We faced many challenges. One was, for instance, that Greece was in the middle of a huge economic and political crisis, but we were determined to succeed. We discovered great acceptance from our customers, and that helped us cope better with the adversities like bureaucracy. During the first 6 months, we had to close our store for 18 days just due to one bureaucratic mistake! The bureaucracy here in Greece can be deterring to a young entrepreneur, they need a lot of determination.

Then, in the summer of 2015, we had to deal with the capital controls that were imposed and as a result, banks stopped working for a couple of weeks. People were frightened and felt very insecure. Our main clients consist of companies, so we had some difficult times to face once again.

With ferocious competition in the lifestyle and food sector: How do you make sure you don’t get lost in the shuffle?

We always respect the competition but we don’t let it affect us too much. We see it as a way of improving, but we try to focus on our goals, meaning to give our customers the best experience by having great, quality food along with excellent customer service, all at a very reasonable price.

What do you think makes a startup successful? What was the recipe for success in your case?

There are a lot of factors that contribute to a startup’s success; for instance, the ability to adapt to change as a lot of things won’t go as planned. You also have to trust your instinct and embrace your mistakes (you will make a lot, but that’s ok because they are the ones that will teach you the most).

In our case, it helped us that we had a very clear vision of what we wanted to accomplish and we were very determined to fight when the road got bumpy and scary. Not knowing the business but being a part of every step in the process helped us become better very quickly.

Bootstrapped or financed: What fuels The Salad Project now and what will in the future?

We opened our restaurant with our own resources: We used our savings since there was no way to be financed or get a bank loan due to the economic crisis. We had to make it on our own and that proved to be a blessing for us because we learned to spend our money wisely and have a better budget management.

We managed not to have any debts and our second year was already profitable. With that being said, we believe that sometimes being financed can be very valuable to a businesses’ growth as long as both sides agree to the terms and conditions.

How can someone join your team? What do you look for in team members?

We are always on the lookout for new team members, as we run a growing business. It’s important for us to share the same goals with our staff. We look for talented people, eager to learn and evolve with a positive work ethic.

What do you have planned for The Salad Project’s future?
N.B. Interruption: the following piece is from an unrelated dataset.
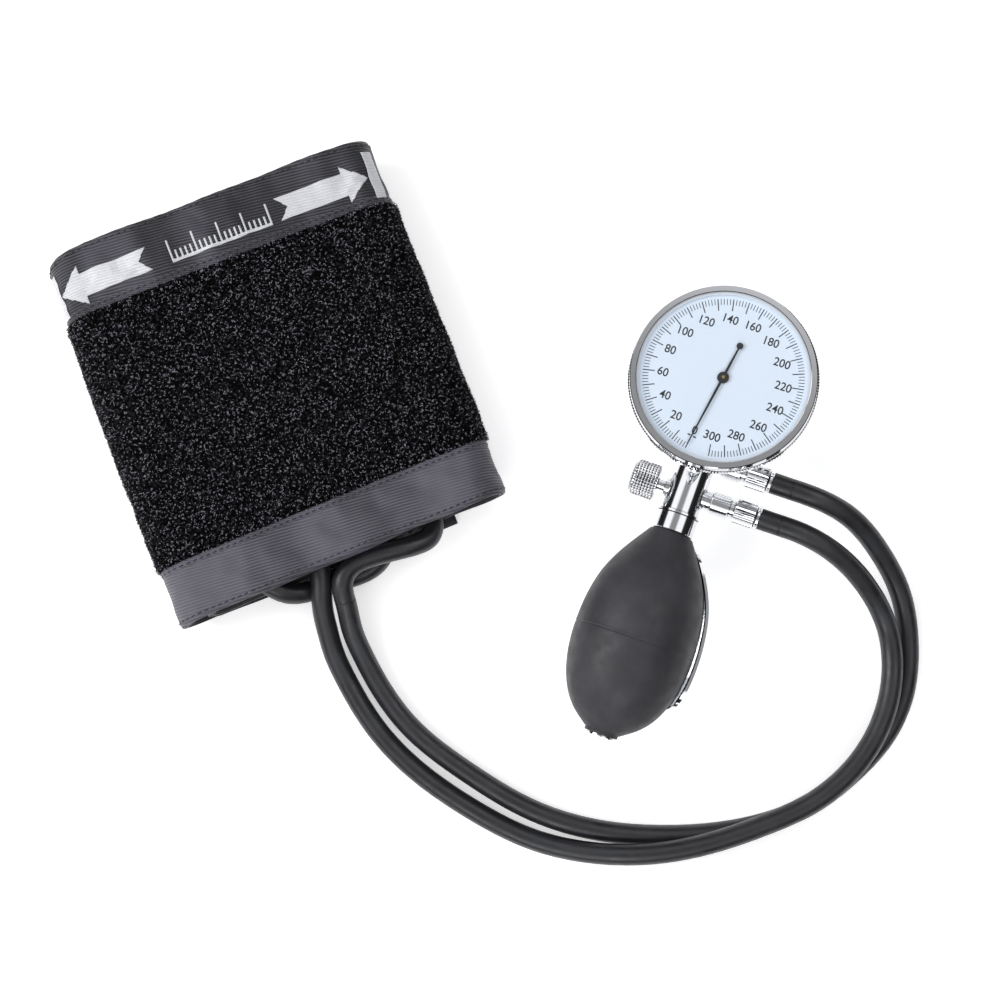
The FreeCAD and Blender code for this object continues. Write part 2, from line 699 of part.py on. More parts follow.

Any goals or expectations you can share with us?

Our future goal is to expand throughout the country by joining forces with passionate partners who share our mission to establish The Salad Project as the most convenient destination for healthy meals and snacks, served quickly while maintaining the highest quality of service and style.

If there is one thing you could wish for in improving the Greek / European startup ecosystem, what would it be?

Actually, there are a few things to consider:

  • Better startup education is essential.
  • The Greek government has to give more support to individuals and startups.
  • There should also be more focus to learn the mindset about ‘fail fast’ and ‘celebrate failures’. It’s part of the learning curve to be innovative.
  • We need more entrepreneurs, particularly those with solid business ideas. The startup ecosystem will thrive as more entrepreneurs get into the game. Only a critical mass and competition will help create an environment for successful startups to emerge.

What advice would you give to fellow founders for their startup?

Don’t worry about the things you don’t know, but try to learn them. Be prepared to do anything and everything, it gives you a better perspective of what your company needs and of course, more importantly, what your customers need. Learn from your mistakes and fix them quickly and decisively.